I felt like I was eavesdropping, the way you feel when someone is talking baldly into their cell phone right next to your head. You’d like to give them some privacy if only you could figure out how. You can’t very well dig a hole in the sidewalk and put your head in it. This psychological discordance is the basis for why we want to snatch the phone out of their hands and stomp it.
Her laugh came easily, her hands were animated. Clearly, she was having a lovely time, and clearly, she was dreaming. I dearly wanted to hear he chuckle, “Oh, Michael, you’re so clever,” and was sure at any moment I would hear her say, “Ha-ha-ha—oh, Bob…”
Like looking into a Kleenex, where you know there’s nothing good to see but you peek anyway, I listened. I did not hear my name or anyone else’s. Indeed, although her words were quite clear, I strained to recognize a single one of them. Perhaps she was enjoying a bistro lunch with Pierre. Or maybe dreams are coded to protect the dreamer.

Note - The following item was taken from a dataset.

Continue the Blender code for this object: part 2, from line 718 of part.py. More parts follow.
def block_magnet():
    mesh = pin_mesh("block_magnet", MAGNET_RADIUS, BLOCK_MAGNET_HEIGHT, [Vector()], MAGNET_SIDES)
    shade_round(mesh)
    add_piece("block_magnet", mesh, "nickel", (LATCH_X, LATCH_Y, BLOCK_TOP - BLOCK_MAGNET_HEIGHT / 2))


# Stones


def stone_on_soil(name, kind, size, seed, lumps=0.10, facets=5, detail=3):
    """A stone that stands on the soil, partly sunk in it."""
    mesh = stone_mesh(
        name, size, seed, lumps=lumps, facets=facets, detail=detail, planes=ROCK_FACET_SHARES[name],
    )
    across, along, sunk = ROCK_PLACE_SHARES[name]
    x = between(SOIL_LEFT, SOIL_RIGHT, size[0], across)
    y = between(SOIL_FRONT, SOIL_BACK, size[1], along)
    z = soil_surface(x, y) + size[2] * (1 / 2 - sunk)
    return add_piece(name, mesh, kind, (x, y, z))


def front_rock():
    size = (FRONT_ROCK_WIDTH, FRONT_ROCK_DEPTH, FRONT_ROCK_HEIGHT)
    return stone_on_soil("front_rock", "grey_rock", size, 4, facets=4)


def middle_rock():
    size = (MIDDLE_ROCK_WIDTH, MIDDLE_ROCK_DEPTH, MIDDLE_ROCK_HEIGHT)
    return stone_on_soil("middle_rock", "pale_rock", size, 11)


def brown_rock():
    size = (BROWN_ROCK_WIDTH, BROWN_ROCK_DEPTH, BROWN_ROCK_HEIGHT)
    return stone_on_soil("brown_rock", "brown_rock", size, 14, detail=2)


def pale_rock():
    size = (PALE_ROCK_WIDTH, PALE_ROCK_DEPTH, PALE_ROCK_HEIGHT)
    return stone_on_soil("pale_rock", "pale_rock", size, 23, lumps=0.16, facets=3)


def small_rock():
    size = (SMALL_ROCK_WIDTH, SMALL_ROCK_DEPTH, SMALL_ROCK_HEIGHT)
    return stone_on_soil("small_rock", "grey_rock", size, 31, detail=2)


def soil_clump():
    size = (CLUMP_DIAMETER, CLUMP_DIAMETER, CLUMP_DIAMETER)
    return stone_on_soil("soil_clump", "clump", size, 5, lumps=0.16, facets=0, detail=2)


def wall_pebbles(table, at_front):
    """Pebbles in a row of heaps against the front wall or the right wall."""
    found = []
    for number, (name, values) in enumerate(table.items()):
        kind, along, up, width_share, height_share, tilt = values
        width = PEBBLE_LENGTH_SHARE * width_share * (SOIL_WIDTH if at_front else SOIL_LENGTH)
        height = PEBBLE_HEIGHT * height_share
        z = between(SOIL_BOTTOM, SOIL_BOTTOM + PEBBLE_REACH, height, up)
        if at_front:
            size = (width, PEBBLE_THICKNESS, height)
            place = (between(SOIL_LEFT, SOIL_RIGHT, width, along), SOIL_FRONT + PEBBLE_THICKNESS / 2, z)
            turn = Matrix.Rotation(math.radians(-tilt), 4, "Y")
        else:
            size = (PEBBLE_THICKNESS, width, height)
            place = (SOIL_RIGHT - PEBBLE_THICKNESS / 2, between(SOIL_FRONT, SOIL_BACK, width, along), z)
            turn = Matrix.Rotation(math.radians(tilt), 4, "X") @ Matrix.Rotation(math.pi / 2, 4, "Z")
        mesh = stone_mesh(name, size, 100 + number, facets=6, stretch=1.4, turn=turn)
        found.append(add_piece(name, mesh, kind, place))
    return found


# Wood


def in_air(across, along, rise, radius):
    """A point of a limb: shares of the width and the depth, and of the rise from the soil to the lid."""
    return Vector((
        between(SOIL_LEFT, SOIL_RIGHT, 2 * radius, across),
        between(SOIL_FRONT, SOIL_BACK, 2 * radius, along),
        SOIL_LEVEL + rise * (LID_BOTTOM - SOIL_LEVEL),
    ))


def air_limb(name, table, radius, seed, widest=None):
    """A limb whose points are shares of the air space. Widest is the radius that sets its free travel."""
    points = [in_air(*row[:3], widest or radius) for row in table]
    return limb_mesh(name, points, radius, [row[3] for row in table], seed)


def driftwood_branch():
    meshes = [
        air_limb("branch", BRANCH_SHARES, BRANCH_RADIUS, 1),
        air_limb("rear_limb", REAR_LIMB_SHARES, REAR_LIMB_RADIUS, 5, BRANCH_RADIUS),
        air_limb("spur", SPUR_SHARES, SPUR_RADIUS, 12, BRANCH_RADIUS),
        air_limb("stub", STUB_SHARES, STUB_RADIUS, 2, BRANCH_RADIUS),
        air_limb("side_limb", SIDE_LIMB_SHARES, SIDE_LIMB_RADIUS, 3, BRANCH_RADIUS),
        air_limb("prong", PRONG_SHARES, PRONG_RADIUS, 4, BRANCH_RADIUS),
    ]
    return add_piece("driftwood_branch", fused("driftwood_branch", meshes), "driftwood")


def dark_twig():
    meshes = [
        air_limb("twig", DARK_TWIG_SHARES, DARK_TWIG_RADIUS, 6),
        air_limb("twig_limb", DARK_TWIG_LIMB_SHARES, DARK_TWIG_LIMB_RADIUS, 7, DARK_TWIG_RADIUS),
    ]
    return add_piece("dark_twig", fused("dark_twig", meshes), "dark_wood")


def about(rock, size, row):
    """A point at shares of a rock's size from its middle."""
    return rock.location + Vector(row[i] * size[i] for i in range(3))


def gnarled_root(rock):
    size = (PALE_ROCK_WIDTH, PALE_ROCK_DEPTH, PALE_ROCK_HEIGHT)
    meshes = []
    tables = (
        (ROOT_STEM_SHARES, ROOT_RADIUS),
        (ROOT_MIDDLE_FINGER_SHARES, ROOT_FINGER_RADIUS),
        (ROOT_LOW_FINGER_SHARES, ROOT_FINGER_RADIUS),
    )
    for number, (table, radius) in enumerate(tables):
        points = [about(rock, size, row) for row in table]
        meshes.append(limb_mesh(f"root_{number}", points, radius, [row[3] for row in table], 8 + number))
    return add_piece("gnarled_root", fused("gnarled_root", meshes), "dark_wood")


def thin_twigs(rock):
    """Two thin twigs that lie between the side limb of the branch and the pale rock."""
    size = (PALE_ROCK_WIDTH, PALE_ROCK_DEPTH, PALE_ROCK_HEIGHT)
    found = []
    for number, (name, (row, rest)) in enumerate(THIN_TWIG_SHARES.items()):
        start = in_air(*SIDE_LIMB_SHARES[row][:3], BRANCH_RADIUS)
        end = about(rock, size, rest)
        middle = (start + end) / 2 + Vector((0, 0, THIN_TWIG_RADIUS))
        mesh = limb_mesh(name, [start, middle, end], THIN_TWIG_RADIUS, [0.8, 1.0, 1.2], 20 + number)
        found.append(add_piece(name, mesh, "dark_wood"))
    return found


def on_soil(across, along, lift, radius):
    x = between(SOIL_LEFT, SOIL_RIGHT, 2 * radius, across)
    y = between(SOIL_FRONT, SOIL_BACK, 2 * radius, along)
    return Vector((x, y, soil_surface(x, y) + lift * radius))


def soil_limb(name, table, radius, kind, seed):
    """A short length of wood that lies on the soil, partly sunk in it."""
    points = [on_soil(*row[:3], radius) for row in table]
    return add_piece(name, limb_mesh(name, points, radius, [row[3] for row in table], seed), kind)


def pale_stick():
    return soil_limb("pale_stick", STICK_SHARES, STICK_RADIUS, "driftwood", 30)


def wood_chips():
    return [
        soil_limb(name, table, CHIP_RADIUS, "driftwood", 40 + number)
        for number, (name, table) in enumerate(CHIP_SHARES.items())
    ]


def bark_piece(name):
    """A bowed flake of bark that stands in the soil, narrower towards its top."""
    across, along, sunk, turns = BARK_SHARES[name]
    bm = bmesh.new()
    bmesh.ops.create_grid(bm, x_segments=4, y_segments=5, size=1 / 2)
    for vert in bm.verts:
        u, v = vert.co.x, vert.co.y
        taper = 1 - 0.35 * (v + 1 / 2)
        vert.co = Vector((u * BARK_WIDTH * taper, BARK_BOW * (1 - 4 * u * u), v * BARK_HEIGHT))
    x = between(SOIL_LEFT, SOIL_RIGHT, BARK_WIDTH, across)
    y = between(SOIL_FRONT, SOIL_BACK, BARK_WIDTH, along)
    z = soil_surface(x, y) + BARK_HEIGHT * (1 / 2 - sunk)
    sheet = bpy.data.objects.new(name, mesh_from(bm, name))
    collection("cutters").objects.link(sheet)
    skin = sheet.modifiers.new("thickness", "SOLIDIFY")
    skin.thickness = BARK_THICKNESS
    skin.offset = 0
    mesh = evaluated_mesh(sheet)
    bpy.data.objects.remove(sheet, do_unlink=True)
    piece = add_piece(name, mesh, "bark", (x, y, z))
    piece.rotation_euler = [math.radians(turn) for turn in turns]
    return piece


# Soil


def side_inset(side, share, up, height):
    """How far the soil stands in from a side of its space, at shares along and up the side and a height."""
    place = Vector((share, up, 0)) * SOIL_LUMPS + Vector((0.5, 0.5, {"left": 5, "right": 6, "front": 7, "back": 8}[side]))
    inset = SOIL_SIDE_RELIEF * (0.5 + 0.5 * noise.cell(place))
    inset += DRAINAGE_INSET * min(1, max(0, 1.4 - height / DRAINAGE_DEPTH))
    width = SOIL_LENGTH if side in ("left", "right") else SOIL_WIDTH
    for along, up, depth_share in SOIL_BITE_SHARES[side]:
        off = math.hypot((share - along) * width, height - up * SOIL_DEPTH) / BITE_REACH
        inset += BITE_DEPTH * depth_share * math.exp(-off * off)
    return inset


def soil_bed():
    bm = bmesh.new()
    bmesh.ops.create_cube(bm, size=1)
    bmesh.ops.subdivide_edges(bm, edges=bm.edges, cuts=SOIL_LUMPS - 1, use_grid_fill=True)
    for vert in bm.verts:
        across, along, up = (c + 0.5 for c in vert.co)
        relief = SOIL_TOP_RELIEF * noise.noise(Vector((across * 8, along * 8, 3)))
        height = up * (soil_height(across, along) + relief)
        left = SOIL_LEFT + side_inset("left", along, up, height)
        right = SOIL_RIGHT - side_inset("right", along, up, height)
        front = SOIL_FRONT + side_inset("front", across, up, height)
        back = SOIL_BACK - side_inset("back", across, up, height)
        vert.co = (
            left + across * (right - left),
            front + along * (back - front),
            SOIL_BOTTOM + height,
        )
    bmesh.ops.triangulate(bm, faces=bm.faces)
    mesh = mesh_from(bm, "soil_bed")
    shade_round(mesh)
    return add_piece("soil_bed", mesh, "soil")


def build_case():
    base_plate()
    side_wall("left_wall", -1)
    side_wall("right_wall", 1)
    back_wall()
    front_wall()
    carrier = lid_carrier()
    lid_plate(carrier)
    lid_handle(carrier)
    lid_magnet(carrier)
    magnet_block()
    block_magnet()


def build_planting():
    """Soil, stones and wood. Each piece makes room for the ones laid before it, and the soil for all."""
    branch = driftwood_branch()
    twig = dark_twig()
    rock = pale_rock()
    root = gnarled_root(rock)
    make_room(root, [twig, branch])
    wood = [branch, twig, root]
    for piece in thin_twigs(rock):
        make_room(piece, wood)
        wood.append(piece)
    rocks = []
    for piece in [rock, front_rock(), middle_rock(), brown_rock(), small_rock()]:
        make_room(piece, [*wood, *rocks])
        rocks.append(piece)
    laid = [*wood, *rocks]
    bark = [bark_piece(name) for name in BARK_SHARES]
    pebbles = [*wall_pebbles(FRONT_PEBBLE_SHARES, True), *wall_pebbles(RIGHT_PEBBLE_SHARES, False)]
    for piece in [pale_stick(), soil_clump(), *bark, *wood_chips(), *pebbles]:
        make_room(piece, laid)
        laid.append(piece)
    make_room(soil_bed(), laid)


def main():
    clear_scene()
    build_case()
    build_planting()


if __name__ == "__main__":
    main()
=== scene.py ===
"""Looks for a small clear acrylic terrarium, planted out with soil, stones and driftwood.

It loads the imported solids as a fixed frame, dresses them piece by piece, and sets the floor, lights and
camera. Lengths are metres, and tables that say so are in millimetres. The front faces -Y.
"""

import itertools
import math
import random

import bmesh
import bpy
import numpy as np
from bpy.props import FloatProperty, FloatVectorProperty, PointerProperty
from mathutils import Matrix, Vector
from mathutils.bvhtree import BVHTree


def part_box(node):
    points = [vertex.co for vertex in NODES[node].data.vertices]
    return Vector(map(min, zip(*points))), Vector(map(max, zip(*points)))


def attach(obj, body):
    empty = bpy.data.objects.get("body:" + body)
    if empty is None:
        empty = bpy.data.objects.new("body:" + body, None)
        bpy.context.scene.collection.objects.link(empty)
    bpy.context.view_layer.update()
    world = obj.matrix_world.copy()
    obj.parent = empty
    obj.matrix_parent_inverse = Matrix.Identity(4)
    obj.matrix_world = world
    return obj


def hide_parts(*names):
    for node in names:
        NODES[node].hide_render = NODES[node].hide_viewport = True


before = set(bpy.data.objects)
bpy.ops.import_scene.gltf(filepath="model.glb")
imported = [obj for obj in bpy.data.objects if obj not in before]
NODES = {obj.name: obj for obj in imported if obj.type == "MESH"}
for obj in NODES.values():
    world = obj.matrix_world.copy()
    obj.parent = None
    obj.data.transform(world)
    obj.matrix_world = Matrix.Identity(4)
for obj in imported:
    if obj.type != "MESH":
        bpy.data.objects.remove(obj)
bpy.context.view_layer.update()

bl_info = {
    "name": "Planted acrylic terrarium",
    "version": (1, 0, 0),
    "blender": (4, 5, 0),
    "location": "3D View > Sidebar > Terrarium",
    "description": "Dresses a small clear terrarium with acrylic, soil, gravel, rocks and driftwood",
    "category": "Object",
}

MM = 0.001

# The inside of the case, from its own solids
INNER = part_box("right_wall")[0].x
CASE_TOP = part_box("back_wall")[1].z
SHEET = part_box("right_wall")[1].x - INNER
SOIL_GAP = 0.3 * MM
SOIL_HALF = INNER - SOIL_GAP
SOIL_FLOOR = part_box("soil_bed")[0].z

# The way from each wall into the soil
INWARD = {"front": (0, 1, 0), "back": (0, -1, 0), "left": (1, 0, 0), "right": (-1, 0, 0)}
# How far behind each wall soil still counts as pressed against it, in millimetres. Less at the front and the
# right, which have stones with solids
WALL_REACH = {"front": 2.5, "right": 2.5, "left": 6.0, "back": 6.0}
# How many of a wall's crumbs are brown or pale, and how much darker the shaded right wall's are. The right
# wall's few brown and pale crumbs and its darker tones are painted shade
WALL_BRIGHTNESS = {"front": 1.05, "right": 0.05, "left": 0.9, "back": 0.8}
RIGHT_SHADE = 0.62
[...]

Mercifully, it was over quickly. Check, please!
Why should I care? It’s her dream, after all, and she’s entitled to wander to all kinds of experiences, as long as she boils herself afterwards. Thankfully, God alone is witness to the weird stuff that goes on in my head at night, and I don’t choose any of it. I definitely don’t choose the terror of being locked deep in an Italian church basement, surrounded by gargoyles night after night. Maybe it’s a nightmare for my girlfriend to have wine at a sidewalk cafe with Pierre in Paris.
It’s just as well I can’t choose my dreams, because I’d stick to the same five or so, and enjoy them over and over, much like Omaha radio. At least now I have to get up and run occasionally.
Feeling bad about how I answered the following question, I posed it to my friends: Who would you rather be: The good boyfriend a woman chooses to keep and trust and love? Or the bad boy she dumped as unworthy, but whom she secretly has dreams about? All hands shot up unanimously before I even finished the question: “Bad!” Male or female, every person but one answered the same way, and the one holdout was lying. We’d rather be the name in the dream than the guy in the bed.
A friend of mine was watching a romantic movie with her husband, and they watched the woman writhe in ecstasy as a love scene played out on the screen in front of them. “I look like that to you,” he asked tentatively, “don’t I?”
“Yeah you do,” she replied. “When I close my eyes.”